What to do: Please copy the lines below exactly, from the first one through the line showing "# From straight".

Information supplied:

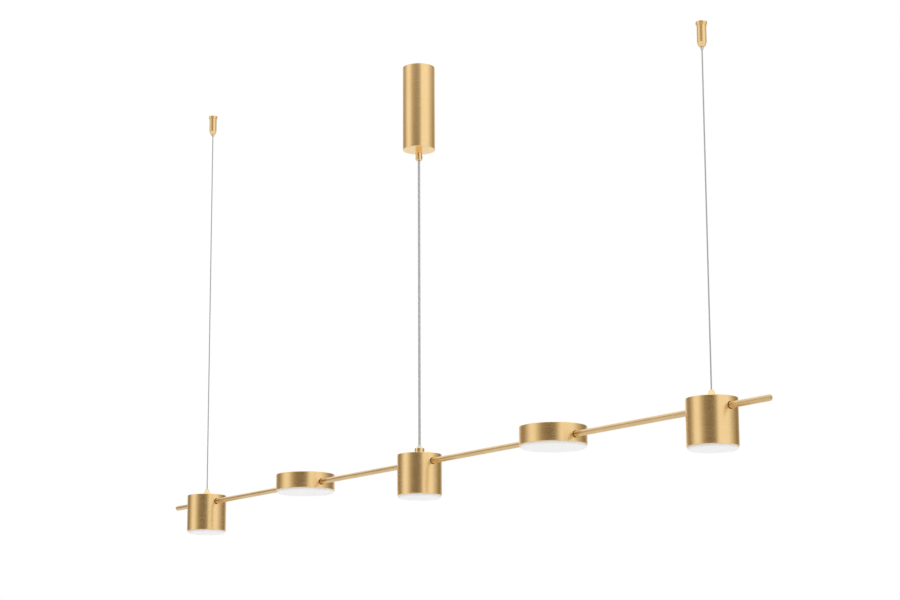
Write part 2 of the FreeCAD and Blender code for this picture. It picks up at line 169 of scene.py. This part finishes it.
HORIZON_LOW, HORIZON_HIGH = -0.12, -0.45        # the studio ring ends between these heights
CEILING_LOW, CEILING_HIGH = 0.22, 0.60
over_floor = add_node(sky, "ShaderNodeMapRange", {
    "Value": split.outputs["Z"], "From Min": HORIZON_HIGH, "From Max": HORIZON_LOW,
}, interpolation_type="SMOOTHSTEP")
under_ceiling = add_node(sky, "ShaderNodeMapRange", {
    "Value": split.outputs["Z"], "From Min": CEILING_LOW, "From Max": CEILING_HIGH,
}, interpolation_type="SMOOTHSTEP")
with_floor = add_node(sky, "ShaderNodeMixRGB", {
    0: over_floor.outputs[0], 1: FLOOR_LIGHT, 2: ring.outputs[0]})
with_ceiling = add_node(sky, "ShaderNodeMixRGB", {
    0: under_ceiling.outputs[0], 1: with_floor.outputs[0], 2: grey(CEILING_LIGHT)})
seen = add_node(sky, "ShaderNodeLightPath").outputs["Is Camera Ray"]
backdrop = add_node(sky, "ShaderNodeMixRGB", {0: seen, 1: with_ceiling.outputs[0], 2: grey(1.0)})
background = add_node(sky, "ShaderNodeBackground", {0: backdrop.outputs[0]})
add_node(sky, "ShaderNodeOutputWorld", {0: background.outputs[0]})
bpy.context.scene.view_settings.view_transform = "Standard"
print(len(STUDIO), "steps of light round the studio")

# %% [markdown]
# A pale floor lies well below the lamp. The photograph doesn't show it, but it lights the white
# diffusers from below. It lies so deep that an eye 60 degrees under the lamp is still above it.
# From straight below, the eye would be under the floor and see nothing else.

# %% Lay the floor
FLOOR_HEIGHT = -6.0
FLOOR_WIDTH = 240.0
FLOOR_TONE = 0.86
FLOOR_ROUGHNESS = 0.6
floor_paint = bpy.data.materials.new("pale_floor")
floor_paint.use_nodes = True
floor_shader = floor_paint.node_tree.nodes["Principled BSDF"]
floor_shader.inputs["Base Color"].default_value = grey(FLOOR_TONE)
floor_shader.inputs["Roughness"].default_value = FLOOR_ROUGHNESS
bpy.ops.object.select_all(action="DESELECT")
bpy.ops.mesh.primitive_plane_add(size=FLOOR_WIDTH, location=(0, 0, FLOOR_HEIGHT))
floor = bpy.context.object
floor.name = "floor"
floor.data.materials.append(floor_paint)
print("the floor lies at", FLOOR_HEIGHT, "m")

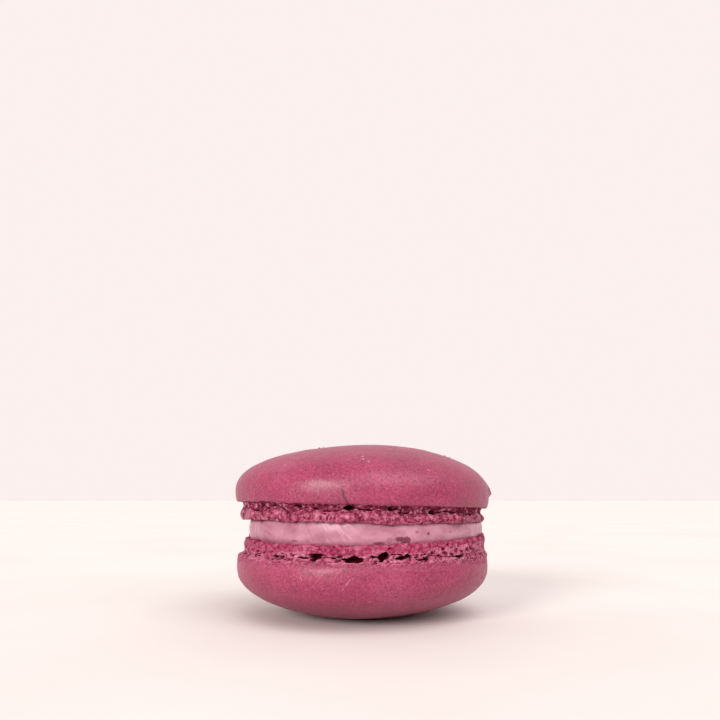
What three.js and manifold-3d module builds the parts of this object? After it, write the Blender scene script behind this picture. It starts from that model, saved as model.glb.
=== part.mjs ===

Solution:
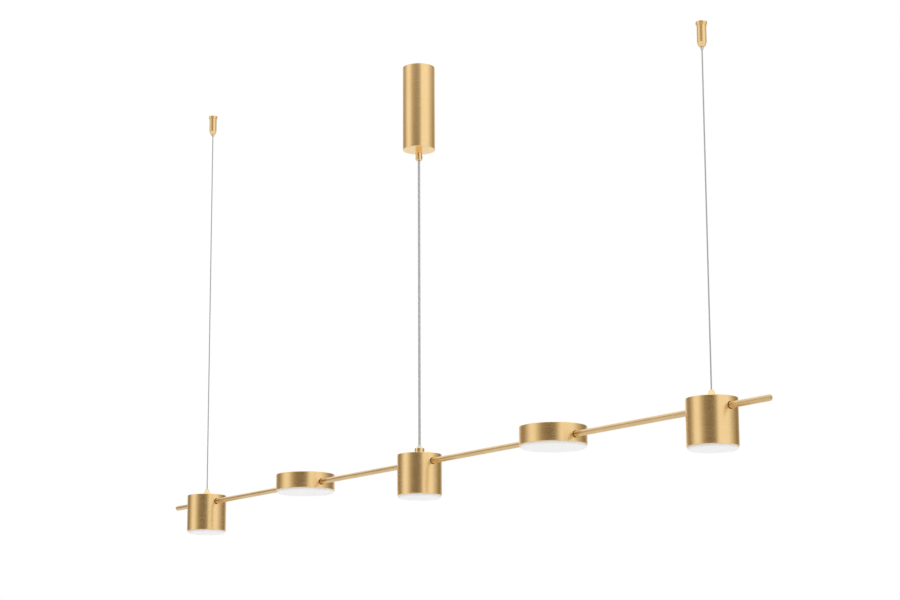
Write part 2 of the FreeCAD and Blender code for this picture. It picks up at line 169 of scene.py. This part finishes it.
HORIZON_LOW, HORIZON_HIGH = -0.12, -0.45        # the studio ring ends between these heights
CEILING_LOW, CEILING_HIGH = 0.22, 0.60
over_floor = add_node(sky, "ShaderNodeMapRange", {
    "Value": split.outputs["Z"], "From Min": HORIZON_HIGH, "From Max": HORIZON_LOW,
}, interpolation_type="SMOOTHSTEP")
under_ceiling = add_node(sky, "ShaderNodeMapRange", {
    "Value": split.outputs["Z"], "From Min": CEILING_LOW, "From Max": CEILING_HIGH,
}, interpolation_type="SMOOTHSTEP")
with_floor = add_node(sky, "ShaderNodeMixRGB", {
    0: over_floor.outputs[0], 1: FLOOR_LIGHT, 2: ring.outputs[0]})
with_ceiling = add_node(sky, "ShaderNodeMixRGB", {
    0: under_ceiling.outputs[0], 1: with_floor.outputs[0], 2: grey(CEILING_LIGHT)})
seen = add_node(sky, "ShaderNodeLightPath").outputs["Is Camera Ray"]
backdrop = add_node(sky, "ShaderNodeMixRGB", {0: seen, 1: with_ceiling.outputs[0], 2: grey(1.0)})
background = add_node(sky, "ShaderNodeBackground", {0: backdrop.outputs[0]})
add_node(sky, "ShaderNodeOutputWorld", {0: background.outputs[0]})
bpy.context.scene.view_settings.view_transform = "Standard"
print(len(STUDIO), "steps of light round the studio")

# %% [markdown]
# A pale floor lies well below the lamp. The photograph doesn't show it, but it lights the white
# diffusers from below. It lies so deep that an eye 60 degrees under the lamp is still above it.
# From straight below, the eye would be under the floor and see nothing else.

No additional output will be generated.